Architectural Implications of AI_ML Systems

The architectural implications of AI/ML systems are vast and multifaceted, influencing everything from data storage and processing to the design of hardware and network infrastructure. As AI/ML technologies evolve, the underlying architecture required to support these systems needs to adapt accordingly. In this article, we will explore how AI/ML systems impact the architecture of both software and hardware infrastructures, the challenges faced, and the strategies used to address these challenges.

1. Data Management and Storage

Data is the foundation of any AI/ML system, and as such, data management becomes a central focus in its architecture. AI/ML models typically require large datasets for training, which means that the architecture must be designed to handle high volumes of data and support real-time data processing for inference.

Data Lakes and Distributed Storage

Traditional databases are often insufficient for handling the scale of data that AI/ML systems require. To meet the demands of modern AI/ML applications, organizations increasingly turn to data lakes and distributed storage systems. These systems can store raw data in a highly scalable, flexible manner, allowing AI/ML models to access it efficiently.

Additionally, data must be processed in parallel to ensure scalability. For example, distributed file systems such as Hadoop’s HDFS or cloud-native solutions like Amazon S3 are commonly used to manage the massive data requirements. These systems allow AI/ML models to pull from vast amounts of data without latency issues that would hinder real-time learning or inference.

Data Preprocessing and Feature Engineering

Data preprocessing and feature engineering are critical steps in AI/ML workflows. These processes involve cleaning, transforming, and extracting meaningful features from raw data to improve model performance. As such, the architecture needs to support complex data pipelines, which may involve integration with multiple systems, frameworks, and tools.

Tools like Apache Spark and TensorFlow Extended (TFX) are popular for managing data pipelines. Their integration into an AI/ML system architecture allows for scalable, distributed processing of data, which is essential for large datasets. Furthermore, automation of data preprocessing via machine learning pipelines ensures that models can be retrained continuously with new data.

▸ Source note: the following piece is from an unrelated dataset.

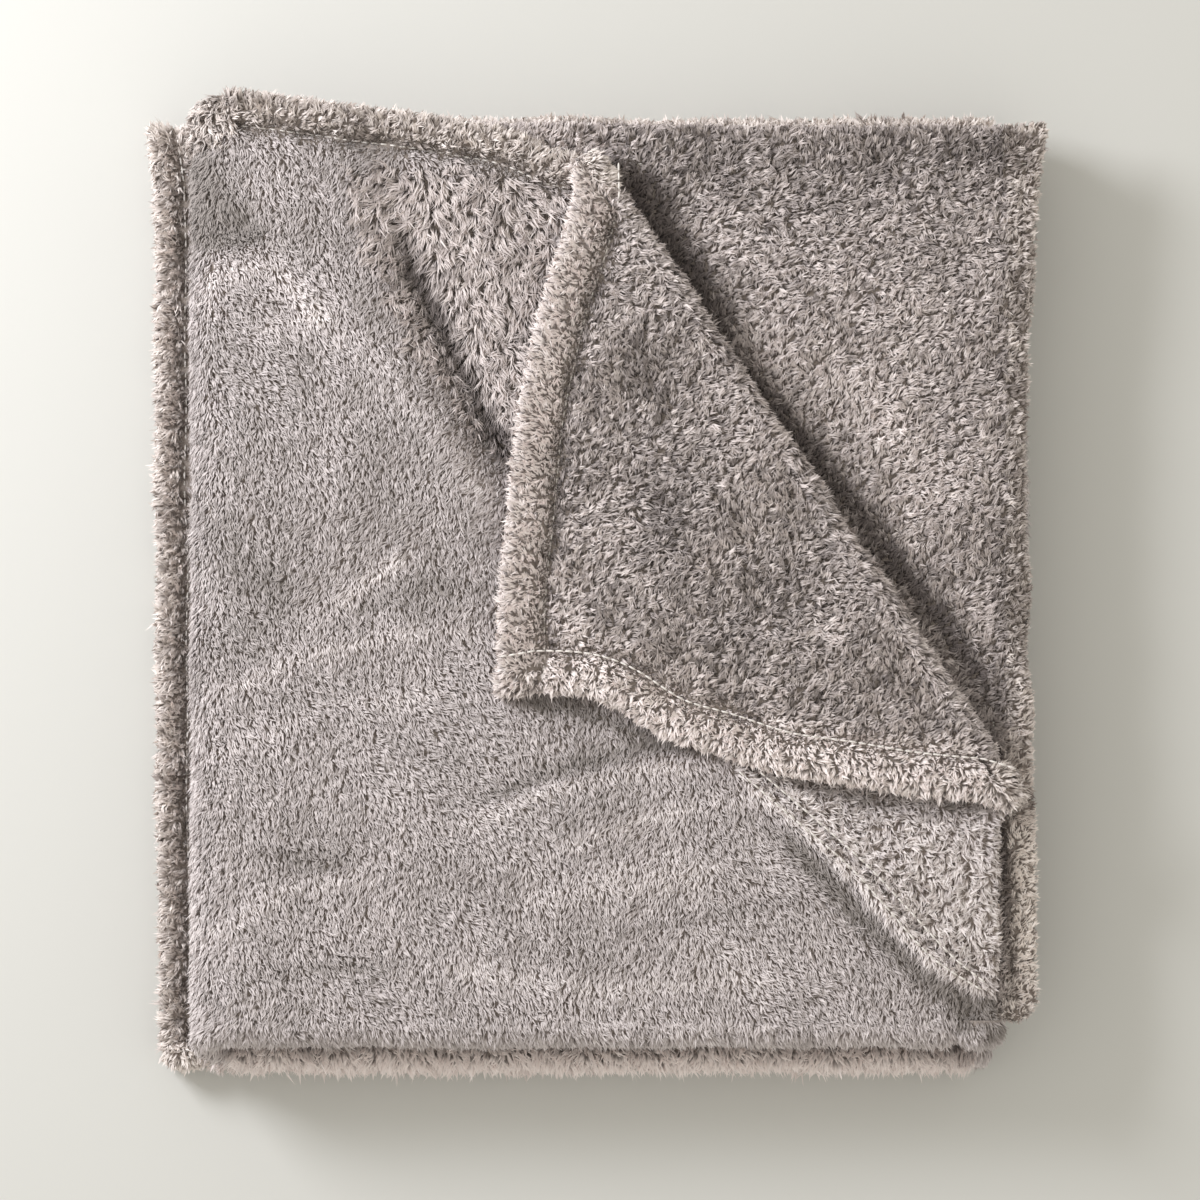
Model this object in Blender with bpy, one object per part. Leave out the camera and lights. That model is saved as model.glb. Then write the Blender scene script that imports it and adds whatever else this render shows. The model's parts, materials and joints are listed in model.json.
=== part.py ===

2. Processing Power and Hardware

AI/ML models, particularly deep learning models, require substantial computational power. As the complexity of models grows, the hardware architecture must be able to scale accordingly. This has profound implications on the selection of computing resources.

GPUs and TPUs

The computational needs of AI/ML systems are typically met using specialized hardware like Graphics Processing Units (GPUs) or Tensor Processing Units (TPUs). Unlike CPUs, which are designed for general-purpose computing, GPUs and TPUs are optimized for parallel processing, making them ideal for handling the high throughput demands of AI/ML workloads.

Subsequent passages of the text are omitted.